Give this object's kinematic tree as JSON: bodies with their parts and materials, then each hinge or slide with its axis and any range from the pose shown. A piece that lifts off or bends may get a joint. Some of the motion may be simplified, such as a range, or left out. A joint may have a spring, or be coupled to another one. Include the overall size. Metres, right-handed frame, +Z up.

--

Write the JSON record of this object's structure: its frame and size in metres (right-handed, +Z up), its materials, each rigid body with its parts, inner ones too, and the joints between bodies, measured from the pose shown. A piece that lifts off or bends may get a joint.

...

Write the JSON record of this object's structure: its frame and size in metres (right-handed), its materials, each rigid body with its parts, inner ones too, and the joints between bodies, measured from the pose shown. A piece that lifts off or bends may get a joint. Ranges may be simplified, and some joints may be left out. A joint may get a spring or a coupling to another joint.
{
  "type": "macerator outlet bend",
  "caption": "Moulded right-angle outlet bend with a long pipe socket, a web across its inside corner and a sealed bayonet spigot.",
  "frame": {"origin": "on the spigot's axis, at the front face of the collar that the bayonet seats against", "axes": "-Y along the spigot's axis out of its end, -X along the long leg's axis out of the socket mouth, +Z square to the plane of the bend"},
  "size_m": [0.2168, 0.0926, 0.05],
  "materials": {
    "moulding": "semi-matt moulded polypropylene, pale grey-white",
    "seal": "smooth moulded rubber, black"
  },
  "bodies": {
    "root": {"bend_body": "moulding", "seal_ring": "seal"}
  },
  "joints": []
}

-- EXERCISE --
Gather up, from the records above, each line where the word "bends" appears.

-- TASK RESPONSE --
Give this object's kinematic tree as JSON: bodies with their parts and materials, then each hinge or slide with its axis and any range from the pose shown. A piece that lifts off or bends may get a joint. Some of the motion may be simplified, such as a range, or left out. A joint may have a spring, or be coupled to another one. Include the overall size. Metres, right-handed frame, +Z up.
Write the JSON record of this object's structure: its frame and size in metres (right-handed, +Z up), its materials, each rigid body with its parts, inner ones too, and the joints between bodies, measured from the pose shown. A piece that lifts off or bends may get a joint.
Write the JSON record of this object's structure: its frame and size in metres (right-handed), its materials, each rigid body with its parts, inner ones too, and the joints between bodies, measured from the pose shown. A piece that lifts off or bends may get a joint. Ranges may be simplified, and some joints may be left out. A joint may get a spring or a coupling to another joint.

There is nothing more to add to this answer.